The Adventures of Tintin is a score that is at the same time quite familiar Williams for those who have listened to his music for a long time and also new as the subtle nuances and details make it sound fresh.

The instrumentation with its extra colour is pitch perfect, never going overboard with the Belgian or ethnic aspects and rooting it all to a symphonic setting. The cartoon spirit is also very prevalent in the music as it changes direction and rolls along with constant sense of motion. I think that if you listen to film scores your ear should be trained to stand this kind of constant change of pace that is absent from most concert hall compositions that usually take a long line approach to exploring musical ideas. Still it does not detract from my listening experience.

Williams provides action sequences with thematic story related sections but firmly keeps the ball rolling with insistent kinetic push.
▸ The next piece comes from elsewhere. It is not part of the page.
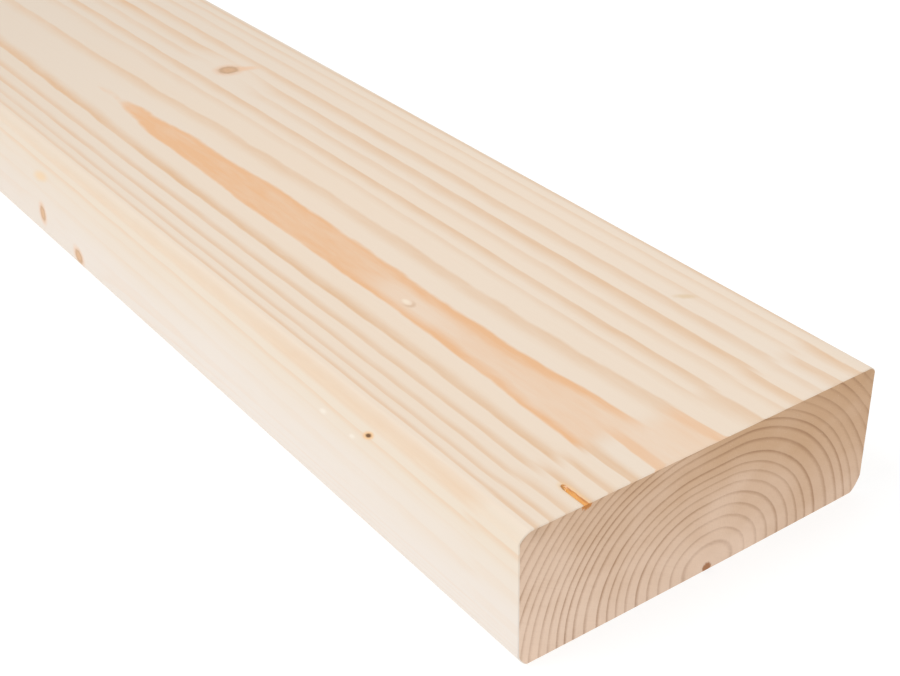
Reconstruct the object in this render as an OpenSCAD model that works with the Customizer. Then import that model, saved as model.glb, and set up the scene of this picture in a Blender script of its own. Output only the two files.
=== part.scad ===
// A planed spruce plank: one stick of timber with square-cut ends and four
// eased edges. It lies on the wide face that is nearer the heart of the tree.
// X runs along the grain, Y across the wide faces and Z upwards. The origin is
// on the resting face, at the middle of the plank's length and width.
// All sizes are in millimetres.

/* [Plank] */
// Length between the two sawn ends
plank_length = 2400; // [1800:300:6000]
// Width across the wide faces
plank_width = 123; // [48:1:223]
// Thickness between the wide faces
plank_thickness = 42; // [28:1:98]

/* [Eased edges] */
// How full the eased edges are: 1 is a flat chamfer and 2 is a quarter round
ease_fullness = 1.4; // [1:0.1:2]

/* [Top left edge] */
// Reach of the easing across the top face
top_left_across = 3.7; // [1:0.1:6]
// Reach of the easing down the left side
top_left_down = 2.9; // [1:0.1:6]

/* [Top right edge] */
// Reach of the easing across the top face
top_right_across = 2.2; // [1:0.1:6]
// Reach of the easing down the right side
top_right_down = 2; // [1:0.1:6]

/* [Bottom left edge] */
// Reach of the easing across the resting face
bottom_left_across = 3; // [1:0.1:6]
// Reach of the easing up the left side
bottom_left_up = 3.9; // [1:0.1:6]

/* [Bottom right edge] */
// Reach of the easing across the resting face
bottom_right_across = 3.8; // [1:0.1:6]
// Reach of the easing up the right side
bottom_right_up = 5.5; // [1:0.1:6]

/* [Hidden] */

// Flats that make up each eased edge
ease_flats = 8;

// One coordinate of an eased edge, from 0 at its middle to 1 at its end. The
// sine or cosine is raised to a power, which flattens a circle to a chamfer.
function eased(ratio) = sign(ratio) * pow(abs(ratio), 2 / ease_fullness);

// The points of one eased edge. They turn 90 degrees from start_angle about a
// centre that lies one reach inside each of the two faces that meet there.
function eased_edge(centre, reach, start_angle) = [
    for (step = [0 : ease_flats])
        let (angle = start_angle + 90 * step / ease_flats)
        [centre[0] + reach[0] * eased(cos(angle)),
         centre[1] + reach[1] * eased(sin(angle))]
];

// The plank's section in Y and Z, going round from the top right edge
module plank_section() {
    side = plank_width / 2;
    polygon(concat(
        eased_edge([side - top_right_across, plank_thickness - top_right_down],
                   [top_right_across, top_right_down], 0),
        eased_edge([top_left_across - side, plank_thickness - top_left_down],
                   [top_left_across, top_left_down], 90),
        eased_edge([bottom_left_across - side, bottom_left_up],
                   [bottom_left_across, bottom_left_up], 180),
        eased_edge([side - bottom_right_across, bottom_right_up],
                   [bottom_right_across, bottom_right_up], 270)
    ));
}

// The section turned upright and run along X, from one sawn end to the other
module plank() {
    color("burlywood")
        translate([-plank_length / 2, 0, 0])
            rotate([90, 0, 90])
                linear_extrude(plank_length)
                    plank_section();
}

plank();
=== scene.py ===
from math import cos, log, pi, radians, sin

import bpy
import bmesh
from mathutils import Matrix, Vector, noise


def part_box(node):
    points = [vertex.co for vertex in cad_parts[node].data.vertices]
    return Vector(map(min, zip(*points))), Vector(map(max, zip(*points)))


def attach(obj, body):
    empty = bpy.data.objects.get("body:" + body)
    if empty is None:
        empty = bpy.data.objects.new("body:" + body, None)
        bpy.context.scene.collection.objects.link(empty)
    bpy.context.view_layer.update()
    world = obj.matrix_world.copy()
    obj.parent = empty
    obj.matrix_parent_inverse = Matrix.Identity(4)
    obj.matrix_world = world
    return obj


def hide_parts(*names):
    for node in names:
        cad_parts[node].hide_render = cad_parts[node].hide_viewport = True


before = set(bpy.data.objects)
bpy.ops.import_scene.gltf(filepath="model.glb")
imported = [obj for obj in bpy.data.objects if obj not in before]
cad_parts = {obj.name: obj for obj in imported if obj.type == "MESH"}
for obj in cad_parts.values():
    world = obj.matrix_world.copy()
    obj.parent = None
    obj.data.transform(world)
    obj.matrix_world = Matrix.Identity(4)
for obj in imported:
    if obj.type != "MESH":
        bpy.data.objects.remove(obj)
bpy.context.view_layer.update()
print("frame loaded")

# Sizes come from the frame, in metres. The wood is described in millimetres:
# "back" is the distance from the near sawn end, "across" starts at the left
# side and "up" starts at the resting face.
mm = 0.001
weld = 1e-6     # points closer than this are one
low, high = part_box("plank")
length = (high.x - low.x) / mm
width = (high.y - low.y) / mm
thickness = (high.z - low.z) / mm


def place(back, across, up):
    # a point in the row's own frame, from the wood's millimetres
    return Vector((high.x - back * mm, low.y + across * mm, low.z + up * mm))


stick = {
    "acrossStep": 2.0,       # spacing of the mesh across the wide faces
    "upStep": 3.2,           # and up the narrow faces
    "flatMargin": 6.2,       # the eased edges lie inside this margin
    "stations": 400,         # cross sections along the grain
    "evenShare": 0.10,       # share of the length that is spaced evenly
    "crowding": 2.5,         # how strongly sections crowd to the near end
    "arris": 0.28,           # wear on the two sawn ends' edges
    "cup": 0.35,             # rise of the resting face at its two edges
    "hollow": 0.12,          # dip along the middle of the top face
    "sawWave": 0.10,         # unevenness of the sawn ends
    "sawCell": (7.0, 5.0),   # size of its waves, across and up
    "sawFine": 1.7,          # and of the finer ones
    "arrisTear": 0.30,       # fibres torn off along the sawn edges
    "tearCell": 1.3,         # width of such a tear
    "pocketStep": 0.35,      # finer mesh spacing over the resin pocket
    "pocketCuts": 5,         # cuts on each side of its middle
    "flatAngle": 0.3,        # faces that differ by less are one, in degrees
    "rimAngle": 60.0,        # the sawn edges are sharper than this
    "creaseAngle": 32.0,     # shading breaks at edges sharper than this
    "rimReach": 0.5,         # the tears lie this close to the sawn edge
    "touch": 0.01,           # points this close to a face lie on it
}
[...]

This emphasis on the forward motion is something of a staple that has appeared into his music more in the mid-90's and continues to this day, most likely since movie making has also changed, trends prefering propulsion over balletic thematic grace. Williams of course does not abandon the balletic scoring of Tintin's adventures since pieces like The Pursuit of the Falcon and Red Rackham's Curse and the Treasure feature delightful thematic interplay and long sequences of musical development of a single idea or use of a steady action motif. The cartoony nature of the composition is still almost operatic in how Williams spins his themes in and out of the fabric of the score, comment here, a suggestion there, a full rendition to underscore major turn of events at a climax. Williams packs the score full of ideas, although I feel they all happily fall into place to form a network of themes that has enormous clarity (one of his most enduring and strongest qualities). The basic structure of these ideas is such that he can pull them out for a fleeting moment and still their inherent core is instantly recognizable to the ear. But despite these 10+ musical ideas that inhabit the score the central ideas are never compromised and rise into prominence time and again throughout the score.